Short exercise
Everything from the first line to the line containing "schnitzel: one pounded" is to be repeated exactly; nothing past it.

================

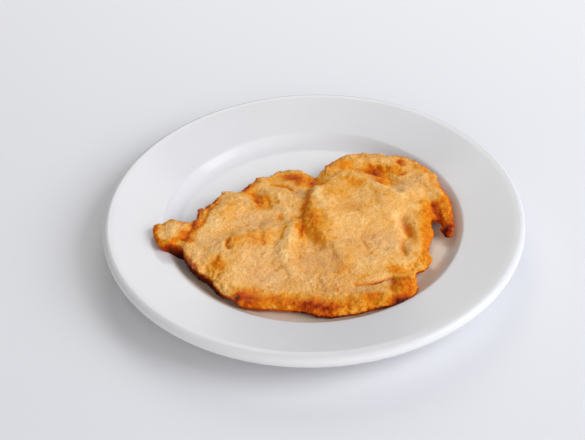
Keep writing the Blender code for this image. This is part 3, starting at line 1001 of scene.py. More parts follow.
@dataclass
class Cutlet:
    """The schnitzel: one pounded cutlet in its crust."""

    voxel: float = 0.65            # spacing of the fine skin
    rounder_levels: int = 2        # how often the solid's faces are cut and rounded before that
    rounding: int = 6              # rounds of smoothing that melt the solid's facets
    lump_height: float = 0.36
    lump_size: float = 12.0
    puff_height: float = 0.50
    puff_size: float = 11.0
    puff_middle: float = 0.4       # a puff this high neither rises nor sinks
    pucker_height: float = 0.40
    pucker_size: float = 4.6
    pucker_rough: float = 1.2      # strength of the puckers where the coat is rough
    pucker_calmed: float = 0.5     # how much less it is where the coat is smooth
    rim_roughness: float = 1.2     # how much stronger the puffs are along the outline
    rim_reach: float = 5.0         # how far in from the outline they are
    grain_height: float = 0.26
    grain_size: float = 1.5
    grain_rough: float = 1.4       # strength of the grain where the coat is rough
    grain_calmed: float = 0.8      # how much less it is where the coat is smooth
    calm_size: float = 24.0        # size of the smoother and rougher areas
    calm_span: float = 0.35        # how quickly one turns into the other
    upper_slopes: Pair = (-0.1, 0.5)     # upward parts of the normals between which the upper
    under_slopes: Pair = (-0.4, 0.35)    # side comes in, and those where the underside goes
    under_relief: float = 0.35     # how much of the relief the underside has
    frill_height: float = 0.7      # how far the outline wanders in and out
    frill_size: float = 5.5
    frill_reach: float = 4.0       # how far in from the outline it does
    rim_fade: float = 3.0          # relief that is drawn from above fades in from the outline
    air: float = 0.12              # the least air between crust and glaze
    highest: float = 22.7          # nothing of the crust stands above this
    easing: float = 0.35           # how softly the crust flattens towards that height
    hollow_rounds: int = 40        # rounds of smoothing that a hollow is measured against
    drifts: tuple[tuple[float, float, int, float], ...] = (
        (1.6, 7.0, 2, 31.0), (0.6, 2.2, 1, 32.0))      # reach, size, octaves and seed
    frying: Frying = Frying()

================

Task result
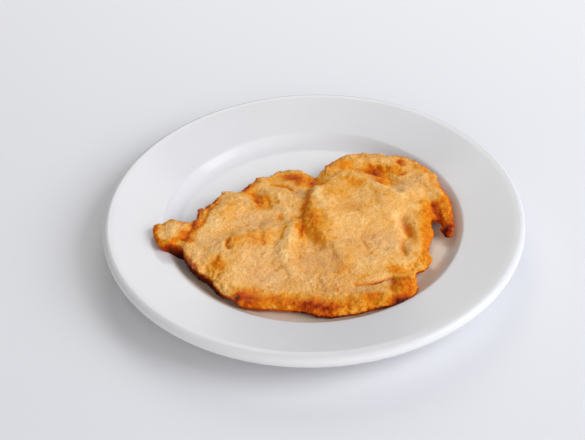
Keep writing the Blender code for this image. This is part 3, starting at line 1001 of scene.py. More parts follow.
@dataclass
class Cutlet:
    """The schnitzel: one pounded cutlet in its crust."""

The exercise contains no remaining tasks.